_Direction:_
Quote only the lines from the line containing "for name, maker" to the line containing "obj.matrix_world = Matrix.Identity(4)", with both of those lines included, please, exactly as written.

_Provided data:_
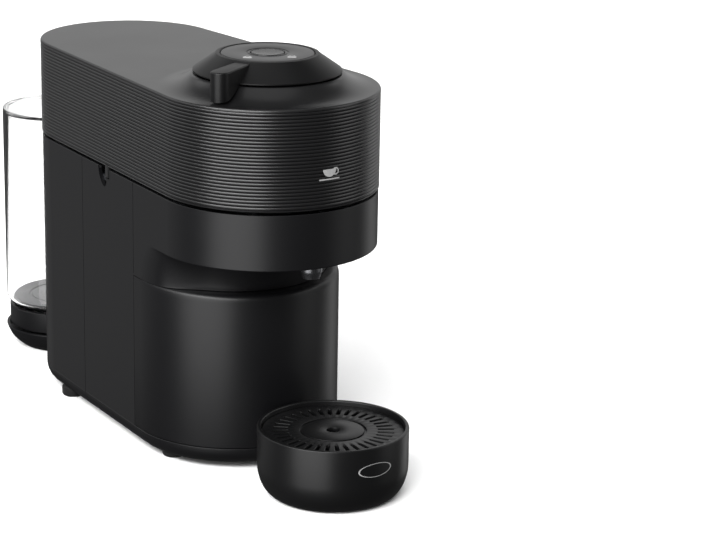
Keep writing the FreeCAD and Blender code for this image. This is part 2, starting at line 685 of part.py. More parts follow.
def make_head_screws():
    head = cyl(0, 0, FLANGE_Z - 1, FLANGE_Z, 3.4)
    screw = fuse([head, cyl(0, 0, FLANGE_Z, FLANGE_TOP, 1.5)])
    places = [(x, y, 0) for x in HEAD_SCREW_XS for y in HEAD_SCREW_YS]
    return Part.makeCompound(spread(screw, places))


# Lever, disc, button and lock drum

def lever_blade():
    inner = 20.0
    half = LEVER_WIDTH / 2
    nose = LEVER_REACH - half
    bottom = TOP_Z + 3.4
    top = KNOB_TOP_Z - 1.0
    base_half = half - 0.8
    arc = Part.Arc(V(nose, -half, 0), V(LEVER_REACH, 0, 0), V(nose, half, 0)).toShape()
    edges = [
        Part.LineSegment(V(inner, -base_half, 0), V(nose, -half, 0)).toShape(),
        arc,
        Part.LineSegment(V(nose, half, 0), V(inner, base_half, 0)).toShape(),
        Part.LineSegment(V(inner, base_half, 0), V(inner, -base_half, 0)).toShape(),
    ]
    blade = prism(edges, bottom, top)
    sweep = revolve([(0, 200), (0, KNOB_BASE_Z), (FLARE_TOP_R - 0.4, KNOB_BASE_Z)]
                    + [(r, z + 1.6) for r, z in reversed(flare_profile(0))]
                    + [(80, TOP_Z + 1.6), (80, 200)], 0, 0)
    blade = blade.cut(sweep)
    blade.rotate(V(0, 0, 0), Z_AXIS, LEVER_ANGLE)
    blade.translate(V(0, BREW_Y, 0))
    return blade


def make_lever_knob():
    cone = revolve([(DISC_R + 0.2, KNOB_BASE_Z), (KNOB_BASE_R, KNOB_BASE_Z),
                    (KNOB_BASE_R, KNOB_BASE_Z + 0.8), (KNOB_TOP_R, KNOB_TOP_Z - 0.9),
                    (KNOB_TOP_R - 0.9, KNOB_TOP_Z), (DISC_R + 0.4, KNOB_TOP_Z),
                    (DISC_R + 0.4, KNOB_TOP_Z - 2.2), (DISC_R - 3, KNOB_TOP_Z - 2.2),
                    (DISC_R - 3, KNOB_BASE_Z + 3), (DISC_R + 0.2, KNOB_BASE_Z + 3)], 0, BREW_Y)
    blade = lever_blade().cut(cyl(0, BREW_Y, 0, 300, DISC_R + 2))
    return fuse([cone, blade])


def make_knob_disc():
    disc = revolve([(BUTTON_R + 0.4, KNOB_TOP_Z - 2.0), (DISC_R, KNOB_TOP_Z - 2.0),
                    (DISC_R, KNOB_TOP_Z - 0.5), (DISC_R - 0.5, KNOB_TOP_Z - 0.1),
                    (BUTTON_R + 0.4, KNOB_TOP_Z - 0.1)], 0, BREW_Y)
    return disc


def make_knob_core():
    """Carrier under the disc: holds the disc, the button and the lock drum."""
    top = KNOB_TOP_Z - 2.2
    return revolve([(6.0, CORE_Z), (CORE_R, CORE_Z), (CORE_R, top), (BUTTON_R + 0.6, top),
                    (BUTTON_R + 0.6, CORE_SEAT_Z), (6.0, CORE_SEAT_Z)], 0, BREW_Y)


def make_lock_drum():
    drum = tube(0, BREW_Y, DRUM_BOTTOM, DRUM_TOP, 52, 50)
    spider = tube(0, BREW_Y, DRUM_TOP - 3, DRUM_TOP, 52, 20)
    sector = Part.makeCylinder(60, 60, V(0, 0, DRUM_BOTTOM), Z_AXIS, DRUM_SPAN)
    sector.rotate(V(0, 0, 0), Z_AXIS, DRUM_START)
    sector.translate(V(0, BREW_Y, 0))
    drum = drum.common(sector)
    stem = tube(0, BREW_Y, DRUM_TOP, CORE_Z, CORE_R, 20)
    lugs = []
    for degrees in (175, 230, 285):
        angle = math.radians(degrees)
        x = 53 * math.cos(angle)
        y = BREW_Y + 53 * math.sin(angle)
        lugs.append(cyl(x, y, DRUM_BOTTOM, DRUM_BOTTOM + 2.8, 3.2))
    return fuse([drum, spider, stem] + lugs)


def make_brew_button():
    underside = KNOB_TOP_Z - 2.6
    return revolve([(0, CORE_SEAT_Z + 2), (2.4, CORE_SEAT_Z + 2), (2.4, underside),
                    (BUTTON_R, underside), (BUTTON_R, KNOB_TOP_Z - 0.3),
                    (BUTTON_R - 0.4, KNOB_TOP_Z), (0, KNOB_TOP_Z)], 0, BREW_Y)


def make_button_dome():
    """Silicone dome that pushes the button back up."""
    z0 = CORE_SEAT_Z
    z1 = KNOB_TOP_Z - 2.6
    return revolve([(8.2, z0), (9.8, z0), (9.8, z0 + 0.7), (8.8, z0 + 0.7), (6.2, z1), (3.0, z1),
                    (3.0, z1 - 0.6), (5.7, z1 - 0.6), (8.2, z0 + 0.5)], 0, BREW_Y)


# Container with cup support

def make_container_shell():
    gap = CLEAR
    z0 = TOE_Z + gap
    z1 = LEDGE_Z - gap
    front = column_prism(BODY_INSET, z0, z1)
    front = front.common(box(-100, 100, -200, BAY_Y - gap, 0, 200))
    top = edges_at(front, z1)
    outer_top = [e for e in top if e.BoundBox.YMin < BAY_Y - gap - 1]
    front = front.makeFillet(1.6, outer_top)
    room = column_prism(BODY_INSET + WALL, z0 + WALL, z1 + 5)
    room = room.common(box(-100, 100, -107, BAY_Y + 10, 0, 200))
    lip_room = column_prism(BODY_INSET + WALL, z0 + WALL, z1 - WALL)
    return front.cut(room).cut(lip_room)


def make_capsule_bin():
    outer = fuse([column_prism(BODY_INSET + WALL + 0.3, 18.2, 108.0).common(
        box(-100, 100, -200, BAY_Y - 1, 0, 200)), box(-50, 50, BAY_Y - 2, BIN_REAR, 18.2, 108.0)])
    inner = fuse([column_prism(BODY_INSET + WALL + 1.9, 19.8, 120).common(
        box(-100, 100, -200, BAY_Y - 2.6, 0, 200)), box(-48.4, 48.4, BAY_Y - 4, BIN_REAR - 1.6, 19.8, 120)])
    return outer.cut(inner)


def make_tray_arm():
    column_r = column_radius() - BODY_INSET
    arm = box(-16, 16, TRAY_Y + 40, COLUMN_Y - column_r + 4, 19, 30)
    arm = arm.cut(cyl(0, TRAY_Y, 0, 60, TRAY_R + 0.05))
    return arm.cut(column_prism(BODY_INSET - 0.05, 0, 200))


def make_drip_tray():
    rim = TRAY_RIM_Z
    r = TRAY_R
    profile = [(0, 0), (r - 10.5, 0), (r - 7.4, 1.0), (r - 4.6, 3.0), (r - 2.4, 5.9), (r - 1.0, 9.6),
               (r - 0.3, 14.0), (r, 20.0), (r, rim - 0.7), (r - 0.7, rim), (r - TRAY_WALL + 0.4, rim),
               (r - TRAY_WALL, rim - 0.6), (r - TRAY_WALL, rim - 6.4), (r - TRAY_WALL - 2, rim - 6.4),
               (r - TRAY_WALL - 2, 14.0), (r - 8, 5.6), (r - 13, 2.4), (0, 2.4)]
    return revolve(profile, 0, TRAY_Y)


def make_drip_grid():
    radius = TRAY_R - TRAY_WALL - CLEAR
    z0 = TRAY_RIM_Z - 6.2
    z1 = TRAY_RIM_Z - 3.0
    grid = cyl(0, TRAY_Y, z0, z1, radius)
    cuts = []
    for i in range(SLOT_COUNT):
        slot = box(radius - 16, radius - 6, -1.05, 1.05, z0 - 1, z1 + 1)
        slot.rotate(V(0, 0, 0), Z_AXIS, 360 * i / SLOT_COUNT)
        slot.translate(V(0, TRAY_Y, 0))
        cuts.append(slot)
    ring = tube(0, TRAY_Y, z1 - 1.2, z1 + 1, 20, 18.6)
    return grid.cut(Part.makeCompound(cuts)).cut(ring).cut(cyl(0, TRAY_Y, 0, 100, 4))


# Water tank

def make_tank_wall():
    r = TANK_R
    z0 = TANK_FLOOR_Z
    top = TANK_TOP_Z - 1.9
    return revolve([(5.0, z0), (r - 8, z0), (r - 4, z0 + 1.1), (r - 1.1, z0 + 4), (r, z0 + 8), (r, top),
                    (r - TANK_WALL, top), (r - TANK_WALL, z0 + 8.4), (r - TANK_WALL - 1, z0 + 5.2),
                    (r - TANK_WALL - 3.2, z0 + 3), (r - 9, z0 + 2), (5.0, z0 + 2)], 0, TANK_Y)


def make_tank_floor():
    z0 = TANK_FLOOR_Z + 3.2
    return revolve([(7.0, z0), (32.4, z0), (34.4, z0 + 2.0), (7.0, z0 + 2.0)], 0, TANK_Y)


def make_tank_collar():
    z1 = TANK_FLOOR_Z - 0.05
    ring = revolve([(4.6, COLLAR_Z), (COLLAR_R - 1, COLLAR_Z), (COLLAR_R, COLLAR_Z + 1), (COLLAR_R, z1),
                    (COLLAR_R - 2.4, z1), (COLLAR_R - 2.4, COLLAR_Z + 2.4), (7.0, COLLAR_Z + 2.4),
                    (7.0, z1), (4.6, z1)], 0, TANK_Y)
    return ring


def make_tank_lid():
    z1 = TANK_TOP_Z
    plug_r = TANK_R - TANK_WALL - CLEAR
    return revolve([(0, z1 - 2.6), (plug_r - 2, z1 - 2.6), (plug_r - 2, z1 - 5.0), (plug_r, z1 - 5.0),
                    (plug_r, z1 - 1.7), (TANK_R, z1 - 1.7), (TANK_R, z1 - 0.6), (TANK_R - 0.6, z1),
                    (TANK_R - 3, z1), (TANK_R - 4, z1 - 0.8), (0, z1 - 0.8)], 0, TANK_Y)


def make_tank_valve():
    seat = TANK_FLOOR_Z + 2
    return revolve([(0, COLLAR_Z + 0.4), (3.2, COLLAR_Z + 0.4), (3.2, seat + 0.2), (6.2, seat + 0.2),
                    (6.2, seat + 2.2), (2.0, seat + 2.2), (2.0, seat + 5), (0, seat + 5)], 0, TANK_Y)


def make_valve_cage():
    z0 = TANK_FLOOR_Z + 5.4
    cage = tube(0, TANK_Y, z0, z0 + 10, 9.4, 7.6)
    lid = cyl(0, TANK_Y, z0 + 9, z0 + 10.6, 9.4)
    cage = fuse([cage, lid])
    for i in range(4):
        window = box(5, 12, -2, 2, z0 + 2, z0 + 8)
        window.rotate(V(0, 0, 0), Z_AXIS, 90 * i)
        window.translate(V(0, TANK_Y, 0))
        cage = cage.cut(window)
    return cage


def make_valve_spring():
    return coil_spring(0, TANK_Y, TANK_FLOOR_Z + 4.2, TANK_FLOOR_Z + 14.4, 3.6, 0.4, 5)


PARTS = {
    "body_shell": make_body_shell,
    "base_plate": make_base_plate,
    "rubber_feet": make_feet,
    "inner_deck": make_inner_deck,
    "coffee_collector": make_coffee_collector,
    "coffee_spout": make_coffee_spout,
    "holder_bearing": make_holder_bearing,
    "lock_ring": make_lock_ring,
    "eject_chute": make_eject_chute,
    "pump": make_pump,
    "pump_mounts": make_pump_mounts,
    "pump_bracket": make_pump_bracket,
    "flow_meter": make_flow_meter,
    "boiler": make_boiler,
    "feed_hose": make_feed_hose,
    "pump_hose": make_pump_hose,
    "boiler_hose": make_boiler_hose,
    "brew_hose": make_brew_hose,
    "head_hose": make_head_hose,
    "control_board": make_control_board,
    "board_parts": make_board_parts,
    "board_frame": make_board_frame,
    "cord_gland": make_cord_gland,
    "tank_holder": make_tank_holder,
    "inlet_seal": make_inlet_seal,
    "hinge_bracket": make_hinge_bracket,
    "hinge_pin": make_hinge_pin,
    "base_screws": make_base_screws,
    "capsule_holder": make_capsule_holder,
    "head_cap": make_head_cap,
    "head_floor": make_head_floor,
    "hinge_shroud": make_hinge_shroud,
    "brew_carrier": make_brew_carrier,
    "spindle_bearing": make_spindle_bearing,
    "brew_motor": make_brew_motor,
    "drive_belt": make_drive_belt,
    "head_screws": make_head_screws,
    "brew_bell": make_brew_bell,
    "motor_shaft": make_motor_shaft,
    "lever_knob": make_lever_knob,
    "knob_disc": make_knob_disc,
    "knob_core": make_knob_core,
    "lock_drum": make_lock_drum,
    "brew_button": make_brew_button,
    "button_dome": make_button_dome,
    "container_shell": make_container_shell,
    "capsule_bin": make_capsule_bin,
    "tray_arm": make_tray_arm,
    "drip_tray": make_drip_tray,
    "drip_grid": make_drip_grid,
    "tank_wall": make_tank_wall,
    "tank_floor": make_tank_floor,
    "tank_collar": make_tank_collar,
    "tank_lid": make_tank_lid,
    "tank_valve": make_tank_valve,
    "valve_cage": make_valve_cage,
    "valve_spring": make_valve_spring,
}

for name, maker in PARTS.items():
    export(name, maker())

export("hinge_knuckles", Part.makeCompound(make_hinge_knuckles()))
export("spindle_pulley", make_pulley(BREW_Y, SPINDLE_PULLEY_R, STUB_R))
export("motor_pulley", make_pulley(MOTOR_Y, MOTOR_PULLEY_R, 3.1))
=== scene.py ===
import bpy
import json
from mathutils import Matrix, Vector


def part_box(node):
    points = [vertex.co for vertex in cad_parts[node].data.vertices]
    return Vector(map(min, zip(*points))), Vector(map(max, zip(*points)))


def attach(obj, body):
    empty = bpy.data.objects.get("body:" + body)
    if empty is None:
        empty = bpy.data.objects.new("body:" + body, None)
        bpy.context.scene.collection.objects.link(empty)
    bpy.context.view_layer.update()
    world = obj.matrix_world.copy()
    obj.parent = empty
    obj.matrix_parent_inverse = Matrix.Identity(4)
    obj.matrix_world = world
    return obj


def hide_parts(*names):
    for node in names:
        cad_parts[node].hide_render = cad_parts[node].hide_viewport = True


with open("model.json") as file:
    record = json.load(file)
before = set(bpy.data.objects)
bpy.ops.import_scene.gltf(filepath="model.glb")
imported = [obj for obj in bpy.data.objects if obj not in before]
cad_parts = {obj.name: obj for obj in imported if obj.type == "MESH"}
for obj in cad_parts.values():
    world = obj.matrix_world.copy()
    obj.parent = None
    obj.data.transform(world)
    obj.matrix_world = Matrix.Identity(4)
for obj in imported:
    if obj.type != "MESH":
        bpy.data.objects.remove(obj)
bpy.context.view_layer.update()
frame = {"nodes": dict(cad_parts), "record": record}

import json
import math

import bmesh
import bpy
from bpy.props import FloatProperty, FloatVectorProperty, IntProperty, PointerProperty
from mathutils import Matrix, Vector

bl_info = {
    "name": "Pod Coffee Machine",
    "version": (1, 0, 0),
    "blender": (4, 5, 0),
    "location": "3D View > Sidebar > Machine",
    "description": "Builds the visible covers, knob, cup stand and tank of a pod coffee machine",
    "category": "Object",
}

MM = 0.001
UP = Vector((0, 0, 1))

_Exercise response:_
for name, maker in PARTS.items():
    export(name, maker())

export("hinge_knuckles", Part.makeCompound(make_hinge_knuckles()))
export("spindle_pulley", make_pulley(BREW_Y, SPINDLE_PULLEY_R, STUB_R))
export("motor_pulley", make_pulley(MOTOR_Y, MOTOR_PULLEY_R, 3.1))
=== scene.py ===
import bpy
import json
from mathutils import Matrix, Vector


def part_box(node):
    points = [vertex.co for vertex in cad_parts[node].data.vertices]
    return Vector(map(min, zip(*points))), Vector(map(max, zip(*points)))


def attach(obj, body):
    empty = bpy.data.objects.get("body:" + body)
    if empty is None:
        empty = bpy.data.objects.new("body:" + body, None)
        bpy.context.scene.collection.objects.link(empty)
    bpy.context.view_layer.update()
    world = obj.matrix_world.copy()
    obj.parent = empty
    obj.matrix_parent_inverse = Matrix.Identity(4)
    obj.matrix_world = world
    return obj


def hide_parts(*names):
    for node in names:
        cad_parts[node].hide_render = cad_parts[node].hide_viewport = True


with open("model.json") as file:
    record = json.load(file)
before = set(bpy.data.objects)
bpy.ops.import_scene.gltf(filepath="model.glb")
imported = [obj for obj in bpy.data.objects if obj not in before]
cad_parts = {obj.name: obj for obj in imported if obj.type == "MESH"}
for obj in cad_parts.values():
    world = obj.matrix_world.copy()
    obj.parent = None
    obj.data.transform(world)
    obj.matrix_world = Matrix.Identity(4)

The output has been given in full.